Watch the full, unedited interview with Steve Wozniak above (or on YouTube) to hear him talk about his history with games and more.

There are rumors that the console manufacturers are scared of Apple in the gaming industry right now, especially if Apple moves into the living room and fully connects the Apple TV or whatever it may be to the television set. I wonder if you have any thoughts on that potential future, and if you’d like to see it.

I don’t watch the gaming industry like you guys do, and I was not really aware of that concern. Obviously the iPhone and iPad became the hot mobile machines of all time. Everywhere you go, you see kids playing those machines now rather than the Game Boy.

Apple might be a big player in games someday. Companies always want to grow. Right now, you’re limited with the sort of products we can define: the phones, the tablets, and the computers. Where’s the growth area? Of course they’re talking about a watch, wearable computing and we’re talking about Apple TV and cars. Would a game machine make sense? Well, I think Apple would say, “The iPad is our game machine.” Our televisions might run all of the iOS software, and therefore instantly it would run tens of thousands of games. I think that would be more likely to expect from Apple.
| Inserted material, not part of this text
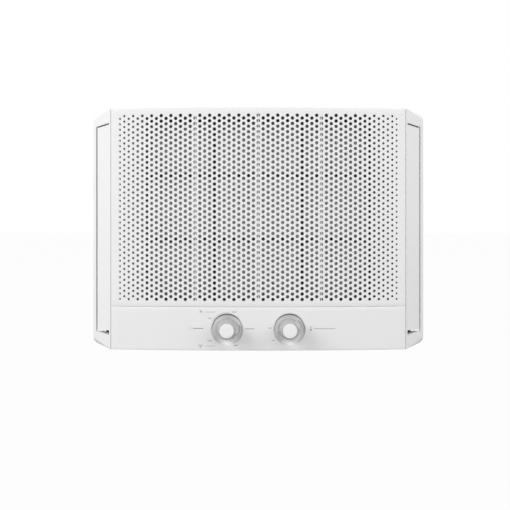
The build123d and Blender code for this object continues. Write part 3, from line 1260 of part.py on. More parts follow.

Are there any games that have come out recently that have stood out for you?

A lot of people have spoken of games, and what they say about them catches my attention, [but] I don’t memorize them because I am so short on time these days, ­constantly ­traveling.

I’m going to program some games of my own again. I’m going to go back 40 years in my life and I’m going to use the Raspberry Pi [a recently released micro-computer] and actually teach myself Linux and programming on it. If they aren’t games, they’ll be little robots at least. It will be my own little dinky thing that has no value compared to today’s modern games that have hundreds of developers working on them – just for fun.